<<<<

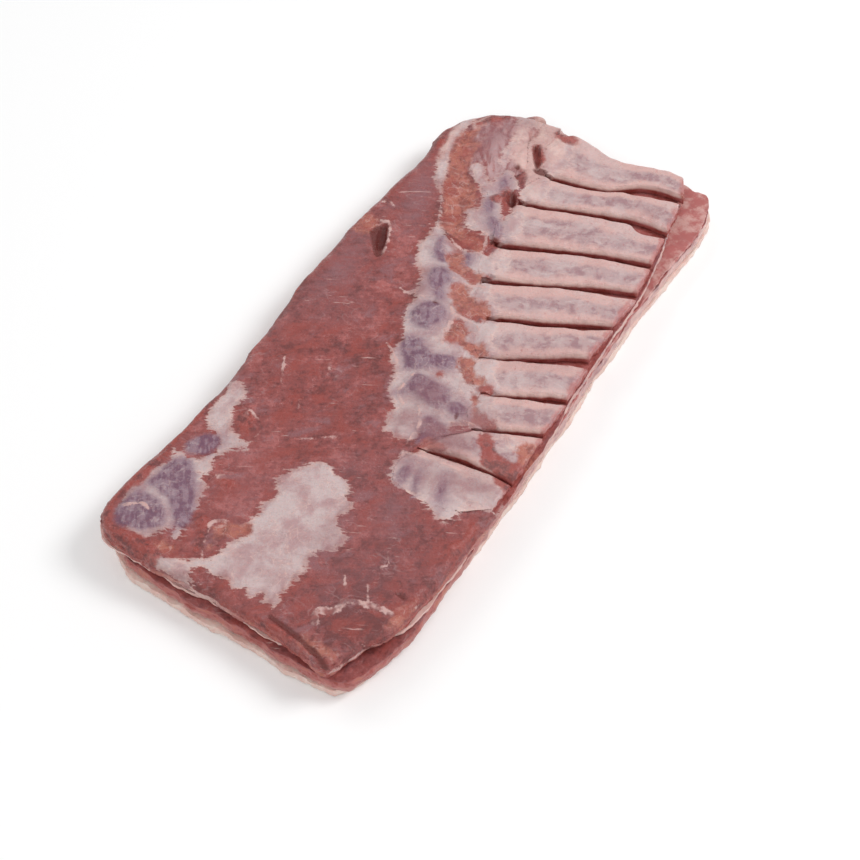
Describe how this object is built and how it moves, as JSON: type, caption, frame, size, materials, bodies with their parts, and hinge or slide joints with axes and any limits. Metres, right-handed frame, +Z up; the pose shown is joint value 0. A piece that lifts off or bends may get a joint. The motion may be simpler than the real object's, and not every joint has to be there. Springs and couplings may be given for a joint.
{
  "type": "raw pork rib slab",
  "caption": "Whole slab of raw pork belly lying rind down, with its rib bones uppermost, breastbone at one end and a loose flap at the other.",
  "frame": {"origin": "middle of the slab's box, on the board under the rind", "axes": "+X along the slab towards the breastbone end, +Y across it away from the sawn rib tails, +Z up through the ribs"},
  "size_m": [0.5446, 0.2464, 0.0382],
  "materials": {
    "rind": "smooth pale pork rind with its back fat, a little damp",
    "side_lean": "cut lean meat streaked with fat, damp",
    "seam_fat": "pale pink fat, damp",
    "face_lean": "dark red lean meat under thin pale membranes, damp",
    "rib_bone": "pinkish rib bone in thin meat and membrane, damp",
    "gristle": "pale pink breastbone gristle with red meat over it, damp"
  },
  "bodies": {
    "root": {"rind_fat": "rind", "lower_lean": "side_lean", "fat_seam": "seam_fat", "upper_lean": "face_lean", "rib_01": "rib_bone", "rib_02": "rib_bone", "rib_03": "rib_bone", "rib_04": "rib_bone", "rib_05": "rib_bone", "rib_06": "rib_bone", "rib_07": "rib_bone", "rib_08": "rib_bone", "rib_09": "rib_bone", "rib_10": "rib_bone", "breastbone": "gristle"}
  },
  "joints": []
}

>>>>

STATED GOAL. Gather each line of the listing containing the word "frame" and show it.

SOLUTION BELOW.
Describe how this object is built and how it moves, as JSON: type, caption, frame, size, materials, bodies with their parts, and hinge or slide joints with axes and any limits. Metres, right-handed frame, +Z up; the pose shown is joint value 0. A piece that lifts off or bends may get a joint. The motion may be simpler than the real object's, and not every joint has to be there. Springs and couplings may be given for a joint.
  "frame": {"origin": "middle of the slab's box, on the board under the rind", "axes": "+X along the slab towards the breastbone end, +Y across it away from the sawn rib tails, +Z up through the ribs"},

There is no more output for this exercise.